Other images relating to the Holy Spirit as to wind were posted Oct. 5, 2006, and June 18, 2005.

Tuesday, March 31, 2009

What We Can Learn About God From Being Parents: Understanding God's Jealousy

I experienced something last week that gave me an insight into God’s statements that He is “jealous.”

My 6 year old daughter and I were in the deep end of a wave pool at a water park, the waves were pretty big, and she was being bounced about. I was moving around, trying to keep close by her in case she needed help, when another adult inadvertently got between us. That aroused a burst of anger in me because I perceived that he hindered my ability to get to my daughter. He quickly moved past, and so did my anger, but the experience left an impression.
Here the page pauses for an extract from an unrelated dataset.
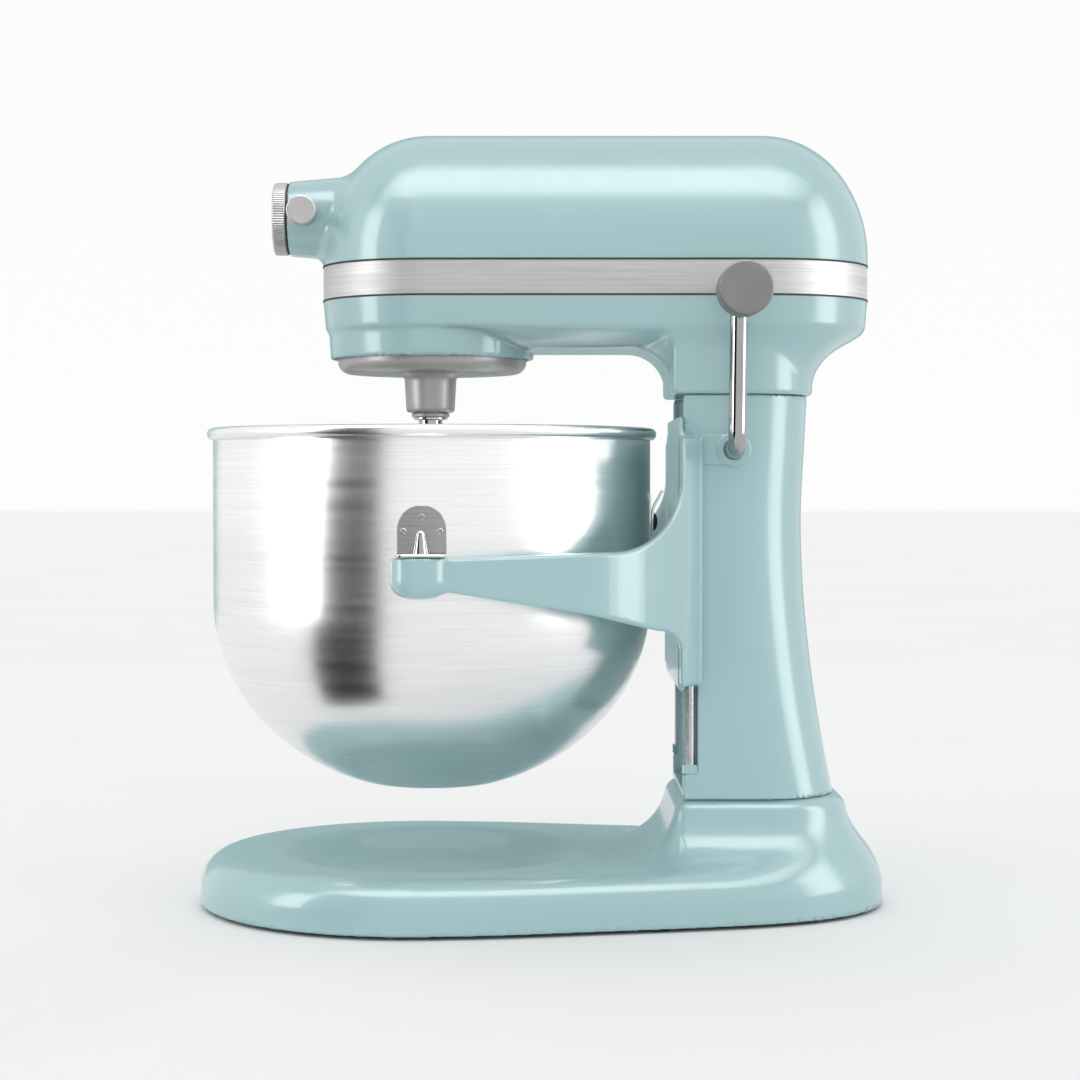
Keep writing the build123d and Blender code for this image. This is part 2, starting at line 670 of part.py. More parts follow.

God likely feels something like that when things get between us and Him. He wants to be there for us, and must be similarly angered when people/relationships/other things interfere with His access to us. See e.g. Deuteronomy 6:10-19 and Exodus 34:12-16.

Monday, March 30, 2009

What We Can Learn About God From Being Parents: Avoidable Difficulty

My 6 year old daughter and I were at a water park last week. She was drifting around in the shallow end of the wave pool, letting the waves push her around, and didn’t realize that she was about to be pushed into an older gentleman.

That could have been easily averted if she would’ve stood up. I told her to get up, reached out, took her hand, and tried to help her onto her feet. She didn’t understand and didn’t try to stand up, so we had a hard time getting her out of the waves’ control. The collision was averted, but it was more difficult than it needed to be.

We adults are probably in similar circumstances more often than we realize. We’re drifting along, about to have a problem, God tries to help us avoid it, but we don’t “get” Him. We don’t respond as He would like us to, and the result is avoidable difficulty.